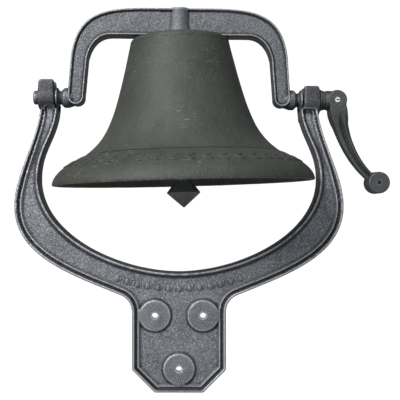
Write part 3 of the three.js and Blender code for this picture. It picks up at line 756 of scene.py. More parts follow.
# ---------------------------------------------------------------- post bracket
@dataclass
class PostBracket:
    """The lyre-shaped casting with its two open bearings and its bolting plate."""

    place: Place
    foundry: Foundry
    depth: float = 28.0
    bearing_x: float = BEARING_X
    bearing_length: float = 19.0
    neck_width: float = 20.0
    neck_offset: float = 4.0
    arm_top: float = 7.0
    rim_top: float = 14.5
    panel_top: float = 10.5
    belly_x: float = 188.0
    belly_drop: float = 125.0
    opening_x: float = 160.0
    opening_drop: float = 94.0
    opening_bottom: float = 201.0
    shoulder: Vec2 = (89.0, -218.0)
    shoulder_slope: float = math.radians(22)
    throat: float = 20.0
    plate_x: float = 54.0
    plate_bottom: float = 338.0
    chamfer: float = 26.0
    panel_depth: float = 5.0
    saddle: float = 14.0
    horns: dict[Side, float] = field(default_factory=lambda: {Side.LEFT: 20.0, Side.RIGHT: 15.5})
    barrel_drops: dict[Side, float] = field(default_factory=lambda: {Side.LEFT: 0.0, Side.RIGHT: 3.8})
    slot: float = 8.5
    relief: float = 13.5
    boss: float = 18.2
    boss_rise: float = 3.0
    bolt_hole: float = 3.25
    beads_below: float = 18.5
    beads_reach: float = 72.0
    bead_count: int = 37
    web: Vec2 = (-8.8, 13.5)
    pocket_edge: float = 84.0
    bolt_core: float = 10.5
    bolt_wall: float = 8.0
    bolts: tuple[Vec2, ...] = ((27.5, -250.0), (-27.5, -250.0), (0.0, -311.0))
    recipe: Casting = Casting(voxel=0.9, smoothing=2, lump_depth=0.3, grain_depth=0.16, kept=0.5)

    # inset from the edge and depth under the front, from the edge to the panel
    outer_section: tuple[Vec2, ...] = (
        (0.0, 2.4), (0.3, 1.5), (0.7, 0.8), (1.3, 0.2), (2.1, 0.0), (2.8, 0.3), (3.4, 1.3), (4.0, 3.0),
        (4.6, 4.9), (5.2, 5.5), (5.8, 5.0), (6.3, 3.3), (7.0, 2.3), (7.8, 2.4), (8.8, 4.3), (10.4, 5.0))
    inner_section: tuple[Vec2, ...] = (
        (0.0, 2.2), (0.3, 1.4), (0.7, 0.7), (1.2, 0.2), (1.9, 0.0), (2.6, 0.2), (3.2, 0.9), (3.9, 2.3),
        (4.7, 4.0), (5.6, 5.3), (6.6, 5.9), (7.6, 5.8), (8.6, 5.3), (9.6, 5.0), (10.3, 5.0), (11.0, 5.0))

    def squeeze(self, inset: float) -> Callable[[float], float]:
        """Narrows the section where the arm is narrow, under its bearing."""
        return lambda z: -inset * (1 - 0.22 * smooth_step(-105, -45, z))

    def outside(self, inset: float, top: float) -> list[Vec2]:
        """Gives the right half of the outside edge, from the arm's top down to the plate's lower edge."""
        neck = self.bearing_x - self.neck_offset + self.neck_width / 2
        slope = self.shoulder_slope
        high = 0.345 * (self.belly_drop - self.saddle)
        low = 0.53 * (-self.shoulder[1] - self.belly_drop)
        reach = 0.56 * (self.belly_x - self.shoulder[0])
        start, belly = (neck, -self.arm_top), (self.belly_x, -self.belly_drop)
        upper = bezier(start, (neck, start[1] - high), (belly[0], belly[1] + high), belly, 64)
        handle = (self.shoulder[0] + reach * math.cos(slope), self.shoulder[1] + reach * math.sin(slope))
        lower = bezier(belly, (belly[0], belly[1] - low), handle, self.shoulder, 80)
        squeeze = self.squeeze(inset)
        points = shifted(self.clipped(upper, top), squeeze) + shifted(lower, squeeze)[1:]
        middle = self.plate_x + self.throat
        drop = (self.throat - (middle - self.shoulder[0]) * math.sin(slope)) / math.cos(slope)
        radius = self.throat + inset
        for i in range(1, 25):
            angle = QUARTER + slope + (QUARTER - slope) * i / 24
            points.append((middle + radius * math.cos(angle),
                           self.shoulder[1] - drop + radius * math.sin(angle)))
        mitre = inset * math.tan(math.pi / 8)
        points.append((self.plate_x - inset, -self.plate_bottom + self.chamfer + mitre))
        points.append((self.plate_x - self.chamfer - mitre, -self.plate_bottom + inset))
        return points

    def opening(self, inset: float, top: float) -> list[Vec2]:
        """Gives the right half of the opening's edge, from its lowest point up to the arm's top."""
        neck = self.bearing_x - self.neck_offset - self.neck_width / 2
        wide, low = (self.opening_x, -self.opening_drop), (0.0, -self.opening_bottom)
        side = 0.61 * (self.opening_bottom - self.opening_drop)
        high = 0.47 * (self.opening_drop - self.saddle)
        lower = bezier(low, (0.43 * wide[0], low[1]), (wide[0], wide[1] - side), wide, 80)
        end = (neck, -self.arm_top)
        upper = bezier(wide, (wide[0], wide[1] + high), (neck, end[1] - high), end, 48)
        upper = self.clipped(upper, top)
        return shifted(lower, self.squeeze(inset)) + shifted(upper, self.squeeze(inset))[1:]

    def clipped(self, path: Path, top: float) -> Path:
        """Moves the points of a path that lie over the arm's top down to it."""
        return [((x, min(z, -top)), ahead) for (x, z), ahead in path]

    def ring(self, outer: Vec2, inner: Vec2, top: float) -> Ring:
        """Gives the whole outline at one station of the section.

        Args:
            outer: Inset and y at the outside edge.
            inner: Inset and y at the opening's edge.
            top: Drop of the arms' top under the axle.

        Returns:
            The ring.
        """
        right = [(x, inner[1], z) for x, z in self.opening(inner[0], top)]
        right += [(x, outer[1], z) for x, z in self.outside(outer[0], top)]
        left = [(-x, y, z) for x, y, z in reversed(right)]
        return [Vector(point) for point in right + left[:-1]]

    def body(self) -> Solid:
        """Builds the arms and the plate, with the rims and the sunk panel of their front."""
        front = -self.depth
        back_edge = ((1.2, 0.0), (0.3, -0.6), (0.0, -2.0))
        rings = [self.ring(station, station, self.arm_top) for station in back_edge]
        for share in (0.35, 0.6, 0.8):
            top = self.arm_top + (self.rim_top - self.arm_top) * share ** 2
            rings.append(self.ring((0.3 * share, front * share), (0.3 * share, front * share), top))
        for (out, out_depth), (inn, inn_depth) in zip(self.outer_section, self.inner_section):
            sunk = max(out_depth, inn_depth) / self.panel_depth if out > 2.1 else 0.0
            top = self.rim_top + (self.panel_top - self.rim_top) * min(1.0, sunk)
            rings.append(self.ring((out + 0.2, front + out_depth), (inn + 0.2, front + inn_depth), top))
        return Solid().skin(rings, self.place.on_post())

    def bearings(self, solid: Solid) -> None:
        """Adds the bearing barrels and their horns."""
        inner = self.bearing_x - self.bearing_length / 2
        outer = self.bearing_x + self.bearing_length / 2
        r = self.saddle
        barrel = [(r - 1.6, inner), (r - 0.5, inner + 0.5), (r, inner + 2), (r, outer - 2.5),
                  (r - 0.6, outer - 0.7), (r - 1.8, outer)]
        for side, horn in self.horns.items():
            drop = self.barrel_drops[side]
            place = self.place.on_bearing(side) @ Matrix.Diagonal((side.value, 1, 1, 1))
            solid.turn(barrel, place @ Matrix.Translation((0, 0, -drop)) @ Axis.X.value)
            stations = ((-3.0 - drop, 0.0, 0.0), (4.0, 0.0, 0.0), (horn - 3, 0.3, 0.8), (horn - 1, 0.8, 1.6),
                        (horn, 1.8, 2.8))
            tower = []
            for z, trim, lean in stations:
                tower.append(rounded_box(inner + trim, outer - lean, -r + 1.2 + trim, r - 1.2 - trim, z, 2.4))
            solid.skin(tower, place)
            # a web under the barrel, flush with the sunk panel, carries it on the arm
            neck = self.bearing_x - self.neck_offset
            half = self.neck_width / 2 - 0.8
            levels = (-20.0 - drop, -drop)
            web = [rounded_box(neck - half, neck + half, *self.web, z, 3.0) for z in levels]
            solid.skin(web, place)

    def bosses(self, solid: Solid) -> None:
        """Adds the three round bolt bosses."""
        floor = -self.depth + self.panel_depth
        r, rise = self.boss, self.boss_rise
        profile = [(r + 0.4, 3.0), (r + 0.4, 0.0), (r + 0.2, -0.3), (r, -0.9), (r - 0.05, -rise + 0.7),
                   (r - 0.3, -rise + 0.2), (r - 0.8, -rise), (r - 6.0, -rise - 0.05), (2.0, -rise - 0.1)]
        for x, z in self.bolts:
            spot = self.place.on_post() @ Matrix.Translation((x, floor, z))
            solid.turn(profile, spot @ Axis.Y.value)

    def pocket(self) -> Solid:
        """Builds the hollow in the back of each arm."""
        rings = []
        for y, inset in ((3.0, 5.2), (-1.0, 6.0), (-11.0, 6.6), (-13.0, 7.6), (-14.0, 9.2)):
            top = self.rim_top + 7
            inner = [point for point in self.opening(inset, top) if point[0] > self.pocket_edge]
            outer = [point for point in self.outside(inset, top) if point[0] > self.pocket_edge]
            rings.append((y, inner, outer))
        inner_count = min(len(inner) for _, inner, _ in rings)
        outer_count = min(len(outer) for _, _, outer in rings)
        skin = []
        for y, inner, outer in rings:
            skin.append([Vector((x, y, z)) for x, z in inner[-inner_count:] + outer[:outer_count]])
        return Solid().skin(skin, self.place.on_post()).mirror()

    def channels(self) -> Solid:
        """Builds the stretch of the sunk panel that runs up under each barrel."""
        floor = -self.depth + self.panel_depth
        neck = self.bearing_x - self.neck_offset
        half = self.neck_width / 2 - 5.4
        solid = Solid()
        for side in Side:
            top = self.barrel_drops[side] + self.panel_top + (1 + side.value) * self.place.fall
            levels = (-30.0, -top)
            rings = [rounded_box(neck - half, neck + half, floor - 15.0, floor, z, 1.5) for z in levels]
            solid.skin(rings, self.place.on_post() @ Matrix.Diagonal((side.value, 1, 1, 1)))
        return solid

    def cores(self) -> Solid:
        """Builds the recess behind each bolt boss."""
        face = -self.depth + self.panel_depth - self.boss_rise
        r = self.bolt_core
        profile = [(r - 1.5, face + self.bolt_wall), (r, face + self.bolt_wall + 1.5), (r + 0.6, 4.0)]
        solid = Solid()
        for x, z in self.bolts:
            spot = self.place.on_post() @ Matrix.Translation((x, 0, z))
            solid.turn(profile, spot @ Axis.Y.value)
        return solid

    def cuts(self) -> list[Solid]:
        """Builds the bearing slots, the room for the yoke's collars and the bolt holes."""
        inner = self.bearing_x - self.bearing_length / 2
        outer = self.bearing_x + self.bearing_length / 2
        turn = [math.pi + math.pi * i / 32 for i in range(33)]
        cup = [(self.slot * math.cos(a), self.slot * math.sin(a)) for a in turn]
        cup += [(self.slot, 30.0), (-self.slot, 30.0)]
        rings = [[Vector((x, y, z)) for y, z in cup] for x in (inner - 3, outer + 3)]
        slots = Solid().skin(rings, self.place.on_axle()).mirror()
        span = [(self.relief, inner - self.neck_width - 6), (self.relief, inner)]
        reliefs = Solid().turn(span, self.place.on_axle() @ Axis.X.value).mirror()
        holes = Solid()
        for x, z in self.bolts:
            spot = self.place.on_post() @ Matrix.Translation((x, 0, z))
            bore = [(self.bolt_hole, -self.depth - 4), (self.bolt_hole, 4.0)]
            holes.turn(bore, spot @ Axis.Y.value, 40)
        return [slots, reliefs, holes]

    def build(self) -> None:
        """Makes the casting and its row of beads."""
        solid = self.body()
        self.bearings(solid)
        self.bosses(solid)
        piece = self.foundry.cast("bracket_casting", solid, self.recipe, Finish.BRACKET_IRON, 3.0,
                                  hollows=[self.pocket(), self.cores(), self.channels()], cuts=self.cuts())
        deliver(piece, "bracket", "bracket_iron", "post_bracket")
        deliver(self.row_of_beads(), "bracket", "bracket_iron")

    def row_of_beads(self) -> bpy.types.Object:
        """Makes the raised row of beads and reels under the opening.

        Returns:
            The finished row.
        """
        edge = self.opening(self.beads_below, self.rim_top)
        right = [point for point in edge if point[0] <= self.beads_reach]
        path = mirrored(right)[:-1] + right
        place = self.place.on_post()
        mesh = bpy.data.meshes.new("bead_path")
        points = [place @ Vector((x, self.panel_depth - self.depth, z)) * MM for x, z in path]
        mesh.from_pydata(points, [(i, i + 1) for i in range(len(points) - 1)], [])
        piece = link("bead_row", mesh)
        iron = self.foundry.finishes[Finish.BRACKET_IRON]
        self.foundry.beads.put_on(piece, count=self.bead_count, material=iron)
        return settled(piece)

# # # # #

■ TASK STATEMENT: Leave out every line without the string "three" and copy the rest.

■ EXERCISE RESULT:
Write part 3 of the three.js and Blender code for this picture. It picks up at line 756 of scene.py. More parts follow.
        """Adds the three round bolt bosses."""